Hasan Suroor

Efforts on for Gibbons’ release

LONDON: British government on Sunday said it was working through a “wide range of channels” to secure the early release of Gillian Gibbons, the British schoolteacher serving a 15-day jail sentence in Sudan for naming a teddy bear Muhammad.

According to the Foreign Office, the 54-year schoolteacher from Liverpool, who is reportedly being held in a government house in Khartoum, has confirmed that she is being “treated well” and is in a “comfortable and secure environment.”


“Government Ministers and officials in London and Sudan are continuing to do everything they can to try to resolve this consular issue as quickly as possible through intense activity on a wide range of channels,” a spokesman said after the British ambassador in Sudan visited Ms. Gibbons.

In her first public comment since she was jailed last Thursday, Ms. Gibbons sought to defuse the row saying that, if allowed, she would like to stay on in Sudan.

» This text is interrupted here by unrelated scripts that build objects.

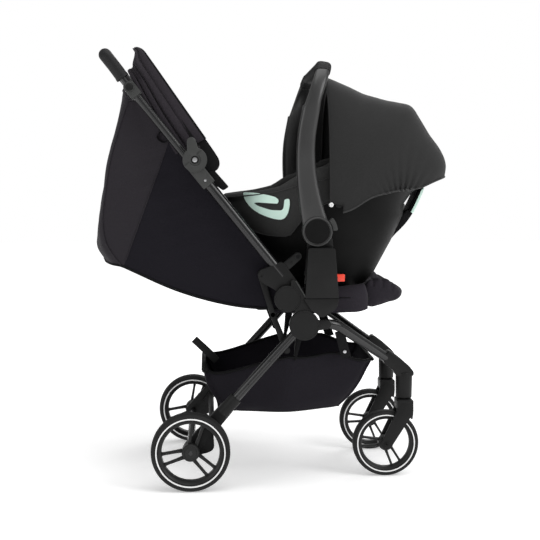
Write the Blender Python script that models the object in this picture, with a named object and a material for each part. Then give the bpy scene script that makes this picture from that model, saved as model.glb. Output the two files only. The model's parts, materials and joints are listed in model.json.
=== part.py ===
# Compact travel pushchair with an infant carrier clipped on its side adapters.
# Metres, +Z up, +X is the way the pushchair rolls forward, +Y is its left side.
# Side-view places are measured ahead of the rear axle (x) and above the floor (z);
# one empty carries every piece and centres the whole on the origin.

from math import atan2, cos, hypot, pi, radians, sin

import bmesh
import bpy
from mathutils import Matrix, Vector

for old in list(bpy.data.objects):
    bpy.data.objects.remove(old, do_unlink=True)

# Overall places
SEAT_BACK_X = -0.2190         # rearmost point, the back of the seat bag
CANOPY_END_X = 0.6014         # foremost point, the head end of the carrier canopy
CENTRE_X = (SEAT_BACK_X + CANOPY_END_X) / 2

# Gaps
SEAT = 0.0003                 # between pieces that touch
RUN = 0.0008                  # between pieces that turn or slide on each other

# Wheels
REAR_WHEEL_R = 0.0875
FRONT_WHEEL_R = 0.0765
REAR_TYRE_W = 0.035
FRONT_TYRE_W = 0.028
TYRE_DEPTH = 0.0135
RIM_DEPTH = 0.010
REAR_WHEEL_Y = 0.2345
AXLE_R = 0.005

# Front castors
CASTOR_X = 0.4915
CASTOR_Y = 0.126
CASTOR_TRAIL = 0.042
STEM_R = 0.0195
STEM_BOTTOM_Z = 0.181
STEM_TOP_Z = 0.243

# Side layers, from inside to outside
PANEL_Y = 0.1970              # outer face of the fabric side panels
LINK_Y = 0.2025               # middle of the link bars
LINK_W = 0.0065
LINK_PIN_R = 0.0035
TUBE_Y = 0.2185               # middle of the tubes
LUG_W = 0.0225                # width of the lugs in the tube layer
CASTING_Y = 0.2325            # inner face of the outer castings
CASTING_W = 0.0120

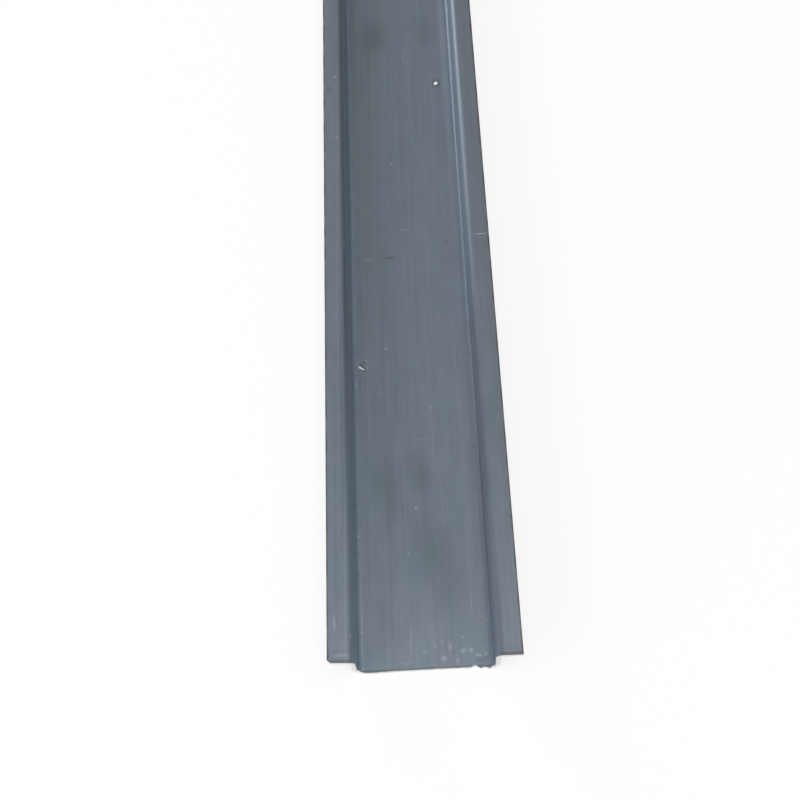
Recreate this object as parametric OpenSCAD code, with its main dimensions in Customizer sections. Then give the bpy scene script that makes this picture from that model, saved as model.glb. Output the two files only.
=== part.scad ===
// Top-hat mounting rail for control-panel devices.
// One steel strip, roll-formed into a flat web, two upright walls and two flanges
// that stand outward. The section is plain over the whole length: no slots or holes.
// The rail lies on the back of its web, with its channel open upward.
// X runs across the rail, Y along it and Z up. The origin is under the middle of the web.

/* [Stock] */
// Length of the piece of stock
rail_length = 1000; // [100:50:2000]

/* [Section] */
// Overall width, from one slit edge to the other
rail_width = 35; // [34:0.5:38]
// Overall height, from the back of the web to the face of the flanges
rail_height = 7.5; // [7:0.5:15]
// Clear width between the two walls
channel_width = 25; // [22:0.5:26]
// Thickness of the strip, the same all the way round the section
strip_thickness = 1; // [0.8:0.1:1.5]

/* [Forming] */
// Radius on the inside of each of the four bends
bend_radius = 0.8; // [0.4:0.1:1]
// Radius that breaks the two slit edges of the strip
slit_edge_radius = 0.2; // [0.1:0.05:0.3]

/* [Hidden] */

strip_colour = [0.42, 0.455, 0.49];
arc_facets = 96;

// The strip turns through two concentric arcs at a bend.
outer_radius = bend_radius + strip_thickness;

// Half widths, measured from the middle of the web.
web_end = channel_width / 2 - bend_radius;
wall_inside = channel_width / 2;
flange_start = channel_width / 2 + outer_radius;
flange_end = rail_width / 2;

// Heights at which the wall is straight.
wall_bottom = outer_radius;
wall_top = rail_height - outer_radius;

// A straight run of strip, from one corner of the section's plane to the other.
module run(from, to) {
    translate(from) square(to - from);
}

// A right-angle bend about the origin, in the first quadrant.
module bend() {
    intersection() {
        difference() {
            circle(r = outer_radius, $fn = arc_facets);
            circle(r = bend_radius, $fn = arc_facets);
        }
        square(outer_radius);
    }
}

// The bend at the foot of the wall, with its centre inside the channel.
module foot_bend() {
    translate([web_end, wall_bottom]) mirror([0, 1]) bend();
}

// The bend at the head of the wall, with its centre outside, under the flange.
module head_bend() {
    translate([flange_start, wall_top]) mirror([1, 0]) bend();
}

// The flange's slit edge, with both of its corners broken by a small radius.
module slit_edge() {
    underside = rail_height - strip_thickness;
    edge_start = flange_end - slit_edge_radius;
    run([edge_start, underside + slit_edge_radius], [flange_end, rail_height - slit_edge_radius]);
    for (height = [underside + slit_edge_radius, rail_height - slit_edge_radius])
        translate([edge_start, height]) circle(r = slit_edge_radius, $fn = arc_facets);
}

// The strip on one side of the middle of the web: half the web, wall and flange.
module half_section() {
    run([0, 0], [web_end, strip_thickness]);
    foot_bend();
    run([wall_inside, wall_bottom], [wall_inside + strip_thickness, wall_top]);
    head_bend();
    run([flange_start, rail_height - strip_thickness], [flange_end - slit_edge_radius, rail_height]);
    slit_edge();
}

module section() {
    half_section();
    mirror([1, 0]) half_section();
}

module rail() {
    color(strip_colour)
        rotate([90, 0, 0])
            linear_extrude(height = rail_length, center = true)
                section();
}

rail();
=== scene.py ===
"""Looks of a plain top-hat mounting rail: one zinc-coated strip on a pale studio floor."""

import math

import bmesh
import bpy
from mathutils import Matrix, Vector, noise


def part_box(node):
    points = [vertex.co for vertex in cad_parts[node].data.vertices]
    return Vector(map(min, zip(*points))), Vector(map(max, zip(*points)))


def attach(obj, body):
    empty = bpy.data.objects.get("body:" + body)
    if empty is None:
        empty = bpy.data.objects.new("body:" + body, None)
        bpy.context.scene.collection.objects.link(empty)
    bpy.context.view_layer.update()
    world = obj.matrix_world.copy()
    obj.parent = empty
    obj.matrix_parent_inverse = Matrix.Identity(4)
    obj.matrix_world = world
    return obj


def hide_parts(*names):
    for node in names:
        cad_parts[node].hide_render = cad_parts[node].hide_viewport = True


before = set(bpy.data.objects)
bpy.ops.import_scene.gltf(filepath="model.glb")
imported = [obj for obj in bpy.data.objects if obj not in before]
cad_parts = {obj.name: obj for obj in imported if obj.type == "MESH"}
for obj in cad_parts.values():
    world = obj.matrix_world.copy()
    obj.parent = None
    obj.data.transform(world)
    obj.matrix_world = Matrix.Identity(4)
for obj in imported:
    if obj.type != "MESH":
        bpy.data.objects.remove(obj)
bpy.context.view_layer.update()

# ---------------------------------------------------------------- sizes of the rail, in mm

MM = 0.001

STRIP_THICKNESS = 1.0
HEAD_RADIUS = 0.8
FOOT_RADIUS = 1.0
CHANNEL_WIDTH = 25.0
SLIT_EDGE_RADIUS = 0.2
SLIT_EDGE_STEPS = 3

low, high = (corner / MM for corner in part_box("rail"))
RAIL_WIDTH = high.x - low.x
RAIL_HEIGHT = high.z - low.z
NEAR_END = low.y
FAR_END = high.y

# The strip from slit edge to slit edge, as (length along its middle, turn in degrees).
# The radii are those of the inside of each bend.
FLANGE = ((RAIL_WIDTH - CHANNEL_WIDTH) / 2 - HEAD_RADIUS - STRIP_THICKNESS, 0)
HEAD_BEND = ((HEAD_RADIUS + STRIP_THICKNESS / 2) * math.pi / 2, -90)
WALL = (RAIL_HEIGHT - HEAD_RADIUS - FOOT_RADIUS - 2 * STRIP_THICKNESS, 0)
FOOT_BEND = ((FOOT_RADIUS + STRIP_THICKNESS / 2) * math.pi / 2, 90)
WEB = (CHANNEL_WIDTH - 2 * FOOT_RADIUS, 0)
STRIP = (FLANGE, HEAD_BEND, WALL, FOOT_BEND, WEB, FOOT_BEND, WALL, HEAD_BEND, FLANGE)
STRIP_WIDTH = sum(length for length, turn in STRIP)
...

She also said that she wanted people to know that she was being “well-treated and especially that I am being well-fed.

“I’ve been given so many apples that I feel I could set up my own stall. The guards are constantly asking if I have everything I need,” she said in a statement released through her lawyer.

Praising the Sudanese people as “pleasant and very generous”, Ms. Gibbons said: “I’m really sad to leave and if I could go back to work tomorrow, then I would.”

Her remarks came as two British Muslim peers — Labour’s Lord Ahmed and the Conservatives’ Baroness Warsi — who flew to Khartoum on Saturday to negotiate her early release were set to meet Sudanese President Omar al-Bashir, to plead her case.

The peers, who met Ms. Gibbons, said she was in good spirits. After meeting senior Sudanese officials, they sounded optimistic about securing her release but cautioned against premature celebrations.

“What we have done is, very much put our case to the Ministers and we’ve said how this is perceived in the West,” Lord Ahmed said.